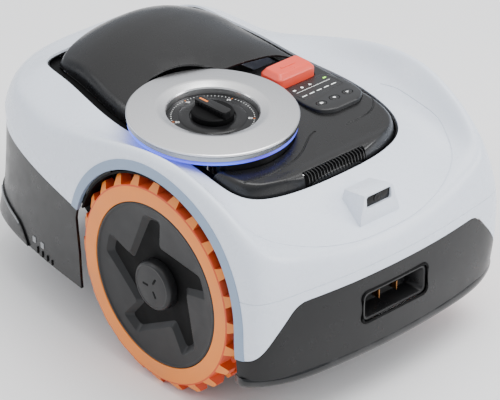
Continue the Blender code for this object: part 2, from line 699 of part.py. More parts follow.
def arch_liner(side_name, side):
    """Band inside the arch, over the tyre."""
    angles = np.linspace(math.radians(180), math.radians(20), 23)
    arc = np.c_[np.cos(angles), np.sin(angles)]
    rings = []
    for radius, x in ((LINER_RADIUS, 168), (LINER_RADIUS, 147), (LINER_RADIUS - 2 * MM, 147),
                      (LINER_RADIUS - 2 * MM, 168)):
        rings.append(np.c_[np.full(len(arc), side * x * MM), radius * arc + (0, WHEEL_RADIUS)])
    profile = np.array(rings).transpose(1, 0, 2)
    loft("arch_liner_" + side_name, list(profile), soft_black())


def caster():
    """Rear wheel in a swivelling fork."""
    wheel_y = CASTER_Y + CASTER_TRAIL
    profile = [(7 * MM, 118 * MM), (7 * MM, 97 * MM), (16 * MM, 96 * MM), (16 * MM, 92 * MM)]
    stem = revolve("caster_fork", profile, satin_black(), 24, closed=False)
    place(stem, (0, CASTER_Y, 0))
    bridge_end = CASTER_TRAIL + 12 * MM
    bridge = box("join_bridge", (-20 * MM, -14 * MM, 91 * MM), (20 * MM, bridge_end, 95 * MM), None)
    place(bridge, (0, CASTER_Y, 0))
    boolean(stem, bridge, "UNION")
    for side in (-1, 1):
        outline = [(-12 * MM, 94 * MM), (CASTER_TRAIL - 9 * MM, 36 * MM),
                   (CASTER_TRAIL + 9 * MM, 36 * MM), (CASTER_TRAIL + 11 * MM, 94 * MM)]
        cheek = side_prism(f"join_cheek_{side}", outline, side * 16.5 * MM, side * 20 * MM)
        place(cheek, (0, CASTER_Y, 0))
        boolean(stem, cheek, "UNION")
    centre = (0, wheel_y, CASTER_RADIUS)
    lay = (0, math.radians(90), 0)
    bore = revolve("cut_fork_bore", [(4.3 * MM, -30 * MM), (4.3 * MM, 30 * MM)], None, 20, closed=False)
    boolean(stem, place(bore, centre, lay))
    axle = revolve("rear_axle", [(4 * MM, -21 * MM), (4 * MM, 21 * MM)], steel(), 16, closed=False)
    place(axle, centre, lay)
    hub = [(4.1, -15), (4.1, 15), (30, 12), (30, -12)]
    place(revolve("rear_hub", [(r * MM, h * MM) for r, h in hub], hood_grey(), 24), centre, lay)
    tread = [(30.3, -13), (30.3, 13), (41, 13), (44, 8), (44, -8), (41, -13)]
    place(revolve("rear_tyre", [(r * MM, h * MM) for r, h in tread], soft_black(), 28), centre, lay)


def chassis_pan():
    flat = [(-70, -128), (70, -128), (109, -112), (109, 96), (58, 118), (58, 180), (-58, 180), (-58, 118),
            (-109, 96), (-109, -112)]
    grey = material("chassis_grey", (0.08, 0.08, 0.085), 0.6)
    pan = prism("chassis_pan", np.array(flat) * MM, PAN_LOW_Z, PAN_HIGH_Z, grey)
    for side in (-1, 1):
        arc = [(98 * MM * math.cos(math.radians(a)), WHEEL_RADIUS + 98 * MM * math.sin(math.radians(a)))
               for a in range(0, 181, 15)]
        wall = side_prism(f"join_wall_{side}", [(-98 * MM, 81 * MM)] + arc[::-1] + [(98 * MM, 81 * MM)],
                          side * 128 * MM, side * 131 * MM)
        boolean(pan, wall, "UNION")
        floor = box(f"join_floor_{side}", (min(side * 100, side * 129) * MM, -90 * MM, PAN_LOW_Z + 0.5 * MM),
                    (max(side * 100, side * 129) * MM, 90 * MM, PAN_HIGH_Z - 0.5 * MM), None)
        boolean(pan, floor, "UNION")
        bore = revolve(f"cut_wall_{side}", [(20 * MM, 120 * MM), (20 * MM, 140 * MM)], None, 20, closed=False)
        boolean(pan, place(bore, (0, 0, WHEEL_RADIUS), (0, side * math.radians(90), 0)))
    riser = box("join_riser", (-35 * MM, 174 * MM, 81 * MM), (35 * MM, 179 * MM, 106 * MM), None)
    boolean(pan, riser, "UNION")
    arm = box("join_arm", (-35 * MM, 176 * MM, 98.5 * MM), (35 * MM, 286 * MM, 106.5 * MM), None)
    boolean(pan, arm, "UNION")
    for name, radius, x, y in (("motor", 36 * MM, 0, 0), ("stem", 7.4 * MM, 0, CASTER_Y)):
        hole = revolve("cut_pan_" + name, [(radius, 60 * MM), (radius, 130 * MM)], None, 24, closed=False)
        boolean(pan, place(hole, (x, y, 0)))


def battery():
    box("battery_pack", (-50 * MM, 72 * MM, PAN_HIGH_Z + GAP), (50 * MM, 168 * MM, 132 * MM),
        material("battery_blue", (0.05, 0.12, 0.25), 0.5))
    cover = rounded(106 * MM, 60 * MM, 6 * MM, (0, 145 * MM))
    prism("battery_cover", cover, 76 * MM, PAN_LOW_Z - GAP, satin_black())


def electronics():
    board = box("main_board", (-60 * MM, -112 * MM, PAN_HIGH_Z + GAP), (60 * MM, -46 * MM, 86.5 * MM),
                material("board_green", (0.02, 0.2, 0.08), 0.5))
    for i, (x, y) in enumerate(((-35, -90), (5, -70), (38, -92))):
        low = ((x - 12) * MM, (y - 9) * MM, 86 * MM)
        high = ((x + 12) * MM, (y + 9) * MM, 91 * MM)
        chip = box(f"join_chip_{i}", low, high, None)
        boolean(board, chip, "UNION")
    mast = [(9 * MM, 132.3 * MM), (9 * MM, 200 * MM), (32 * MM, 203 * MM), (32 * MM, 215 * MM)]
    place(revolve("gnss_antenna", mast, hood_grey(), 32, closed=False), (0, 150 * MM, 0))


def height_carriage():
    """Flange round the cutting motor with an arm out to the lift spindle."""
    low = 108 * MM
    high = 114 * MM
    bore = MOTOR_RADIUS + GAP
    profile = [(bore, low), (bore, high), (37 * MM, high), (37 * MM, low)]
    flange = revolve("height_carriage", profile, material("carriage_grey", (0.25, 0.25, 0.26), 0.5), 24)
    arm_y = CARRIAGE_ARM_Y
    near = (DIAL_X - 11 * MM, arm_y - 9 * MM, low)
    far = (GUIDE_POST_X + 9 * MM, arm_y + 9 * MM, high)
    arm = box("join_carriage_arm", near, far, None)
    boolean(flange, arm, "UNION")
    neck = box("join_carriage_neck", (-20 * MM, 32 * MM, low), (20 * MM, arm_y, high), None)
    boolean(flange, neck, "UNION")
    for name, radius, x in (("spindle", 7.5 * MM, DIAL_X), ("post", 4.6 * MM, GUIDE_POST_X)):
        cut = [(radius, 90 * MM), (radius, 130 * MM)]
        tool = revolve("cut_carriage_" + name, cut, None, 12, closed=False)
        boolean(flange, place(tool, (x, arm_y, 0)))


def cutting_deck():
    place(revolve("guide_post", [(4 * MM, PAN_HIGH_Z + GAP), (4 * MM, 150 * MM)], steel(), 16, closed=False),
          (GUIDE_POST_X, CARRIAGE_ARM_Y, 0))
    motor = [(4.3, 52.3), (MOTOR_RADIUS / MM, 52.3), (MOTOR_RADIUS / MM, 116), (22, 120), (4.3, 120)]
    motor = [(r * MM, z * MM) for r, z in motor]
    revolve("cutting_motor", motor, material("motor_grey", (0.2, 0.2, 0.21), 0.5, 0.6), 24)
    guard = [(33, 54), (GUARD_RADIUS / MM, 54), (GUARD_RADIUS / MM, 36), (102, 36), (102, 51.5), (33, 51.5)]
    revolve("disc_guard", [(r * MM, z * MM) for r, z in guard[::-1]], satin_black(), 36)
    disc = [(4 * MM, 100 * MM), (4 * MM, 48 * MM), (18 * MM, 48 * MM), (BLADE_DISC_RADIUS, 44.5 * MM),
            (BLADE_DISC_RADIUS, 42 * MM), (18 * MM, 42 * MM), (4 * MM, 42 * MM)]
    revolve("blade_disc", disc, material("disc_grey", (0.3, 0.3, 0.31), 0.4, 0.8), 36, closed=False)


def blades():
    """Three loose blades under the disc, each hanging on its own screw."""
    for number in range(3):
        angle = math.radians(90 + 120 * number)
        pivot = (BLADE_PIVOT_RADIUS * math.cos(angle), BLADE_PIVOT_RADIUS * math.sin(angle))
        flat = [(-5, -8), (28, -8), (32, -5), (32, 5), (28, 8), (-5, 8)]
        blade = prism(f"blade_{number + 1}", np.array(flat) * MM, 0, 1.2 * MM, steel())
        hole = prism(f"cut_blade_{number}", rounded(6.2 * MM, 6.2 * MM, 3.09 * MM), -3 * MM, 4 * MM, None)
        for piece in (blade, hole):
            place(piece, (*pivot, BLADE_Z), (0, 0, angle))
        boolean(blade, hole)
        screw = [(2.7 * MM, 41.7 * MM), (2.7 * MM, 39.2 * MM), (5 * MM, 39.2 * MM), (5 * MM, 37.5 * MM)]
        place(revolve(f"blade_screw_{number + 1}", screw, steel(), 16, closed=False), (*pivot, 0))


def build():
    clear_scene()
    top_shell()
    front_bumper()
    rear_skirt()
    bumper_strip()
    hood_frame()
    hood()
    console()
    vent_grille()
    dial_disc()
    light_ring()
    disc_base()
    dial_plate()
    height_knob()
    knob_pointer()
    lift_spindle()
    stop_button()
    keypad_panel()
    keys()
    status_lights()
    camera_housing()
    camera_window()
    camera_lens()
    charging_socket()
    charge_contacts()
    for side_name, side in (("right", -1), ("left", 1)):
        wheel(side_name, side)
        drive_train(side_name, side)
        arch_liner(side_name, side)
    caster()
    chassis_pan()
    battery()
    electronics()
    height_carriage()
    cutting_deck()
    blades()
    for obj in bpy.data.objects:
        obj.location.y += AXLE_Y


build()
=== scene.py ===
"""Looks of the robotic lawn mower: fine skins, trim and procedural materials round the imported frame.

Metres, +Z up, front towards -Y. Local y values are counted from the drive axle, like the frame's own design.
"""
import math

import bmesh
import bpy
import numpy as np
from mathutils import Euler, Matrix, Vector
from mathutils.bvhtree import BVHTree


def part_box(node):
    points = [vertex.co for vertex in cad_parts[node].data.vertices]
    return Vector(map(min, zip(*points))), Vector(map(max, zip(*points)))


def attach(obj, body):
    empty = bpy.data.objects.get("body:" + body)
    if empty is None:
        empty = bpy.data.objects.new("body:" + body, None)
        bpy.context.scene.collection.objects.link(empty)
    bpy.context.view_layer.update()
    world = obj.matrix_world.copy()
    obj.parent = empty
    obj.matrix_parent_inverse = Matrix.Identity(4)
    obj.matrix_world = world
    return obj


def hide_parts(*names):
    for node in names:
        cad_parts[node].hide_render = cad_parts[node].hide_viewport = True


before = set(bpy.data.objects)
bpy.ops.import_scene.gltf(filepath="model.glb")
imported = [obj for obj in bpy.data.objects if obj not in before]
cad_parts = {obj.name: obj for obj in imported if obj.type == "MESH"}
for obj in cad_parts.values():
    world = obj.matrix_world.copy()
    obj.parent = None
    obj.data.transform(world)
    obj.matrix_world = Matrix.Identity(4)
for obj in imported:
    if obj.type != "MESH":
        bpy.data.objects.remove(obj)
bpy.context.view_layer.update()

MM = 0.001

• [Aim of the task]
Quote the data above verbatim from its first line to the line that includes "side_name, list(profile), soft_black())", with both boundary lines retained.

• [Reply]
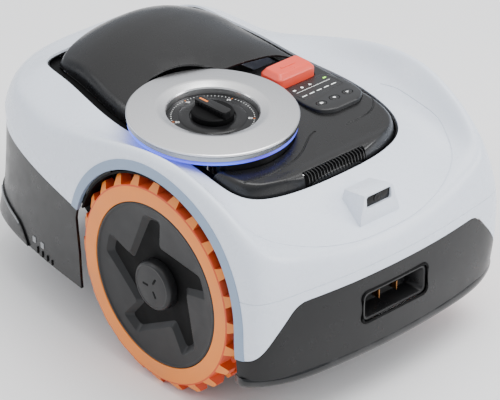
Continue the Blender code for this object: part 2, from line 699 of part.py. More parts follow.
def arch_liner(side_name, side):
    """Band inside the arch, over the tyre."""
    angles = np.linspace(math.radians(180), math.radians(20), 23)
    arc = np.c_[np.cos(angles), np.sin(angles)]
    rings = []
    for radius, x in ((LINER_RADIUS, 168), (LINER_RADIUS, 147), (LINER_RADIUS - 2 * MM, 147),
                      (LINER_RADIUS - 2 * MM, 168)):
        rings.append(np.c_[np.full(len(arc), side * x * MM), radius * arc + (0, WHEEL_RADIUS)])
    profile = np.array(rings).transpose(1, 0, 2)
    loft("arch_liner_" + side_name, list(profile), soft_black())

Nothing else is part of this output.